Britain’s leading cultural institutions such as the British Museum and the Royal Opera House should be relocated to cities in the north of England. The success of the BBC’s controversial £200m move to Salford could pave the other high profile shifts, a new pamphlet by the think tank Civitas has urged.

Ministers should also consider giving the House of Lords a provincial base to help rebalance the country away from London and the South East.

Dr Patrick Diamond, a former No 10 policy advisor who worked for Tony Blair and Gordon Brown, said moving symbolic institutions would show politicians were serious about narrowing the north-south divide and demonstrate that parties had learned the lessons of the last economic crisis and were not returning to” business as usual”.

The new “national economic strategy” would also include a massive transfer of power to the regions, returning decision-making to local councils and communities.

Dr Diamond, of Queen Mary University of London, writing in the pamphlet entitled Transforming the Market said a new super ministry should be created to drive the redistribution away from Whitehall and back into the regions.

“There is evidence to suggest the BBC has had a positive effect on the creative economy of the North West of England,” he said. “Key public institutions ought to be dispersed outside London. For example, the House of Lords ought to have a regional base; cultural institutions such as the Royal Opera House and the British Museum ought to be re-located in northern cities,” he added.

The British Museum was founded in 1753 in Bloomsbury and holds eight million objects from across the world.
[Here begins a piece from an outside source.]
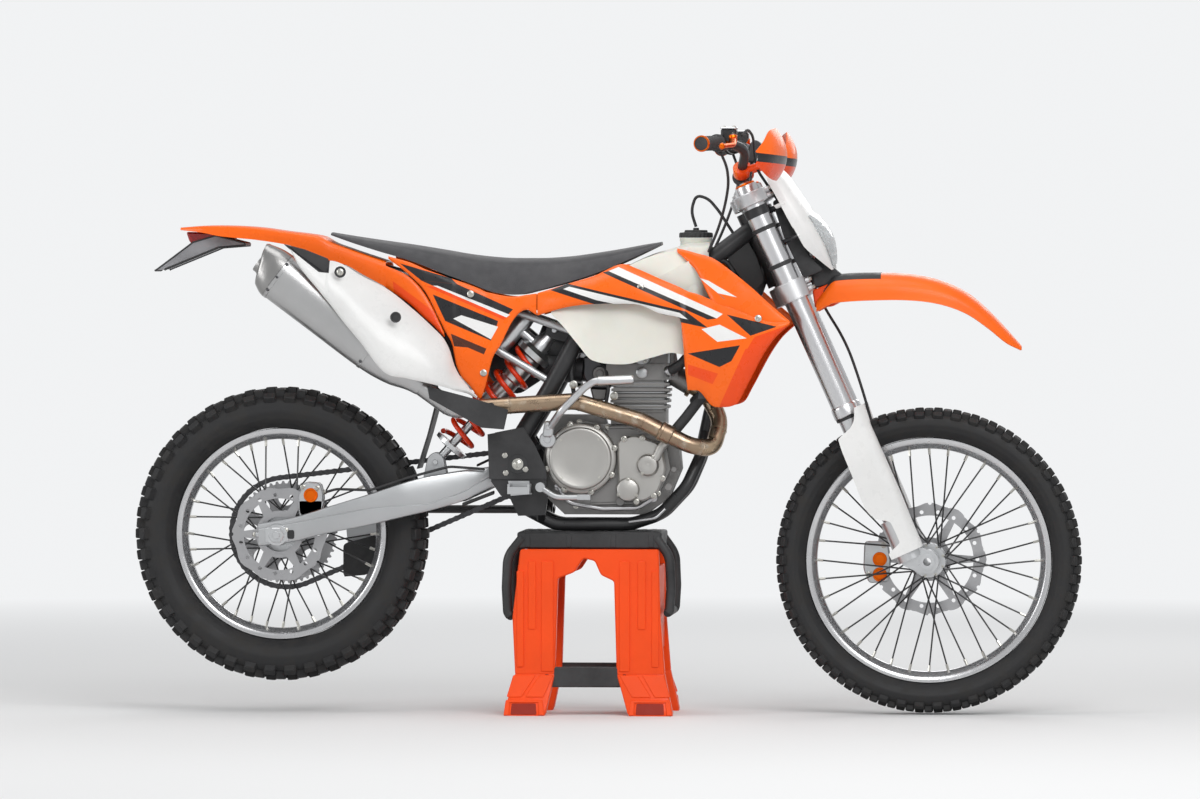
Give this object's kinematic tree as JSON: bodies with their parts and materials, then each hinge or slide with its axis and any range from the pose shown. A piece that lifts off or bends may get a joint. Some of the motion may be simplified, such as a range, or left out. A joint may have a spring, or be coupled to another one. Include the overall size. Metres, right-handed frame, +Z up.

It is the leading visitor attraction in the UK drawing 5.75m visitors last year.

The Royal Opera House is home to the Royal Opera and the Royal Ballet has been on its present site in Covent Garden since 1732. It was redeveloped in the 1990s at a cost of £213m including a £78.5 million Lottery award.

Matthew Sinclair, chief executive of the TaxPayers' Alliance, said: “In the case of the House of Lords relocating, there are huge costs to taxpayers of the EU travelling between Brussels and Strasbourg and it would be unwise to imitate that model. More generally, regional growth shouldn't be about redistributing public sector resources, it should be about encouraging the private sector to expand.”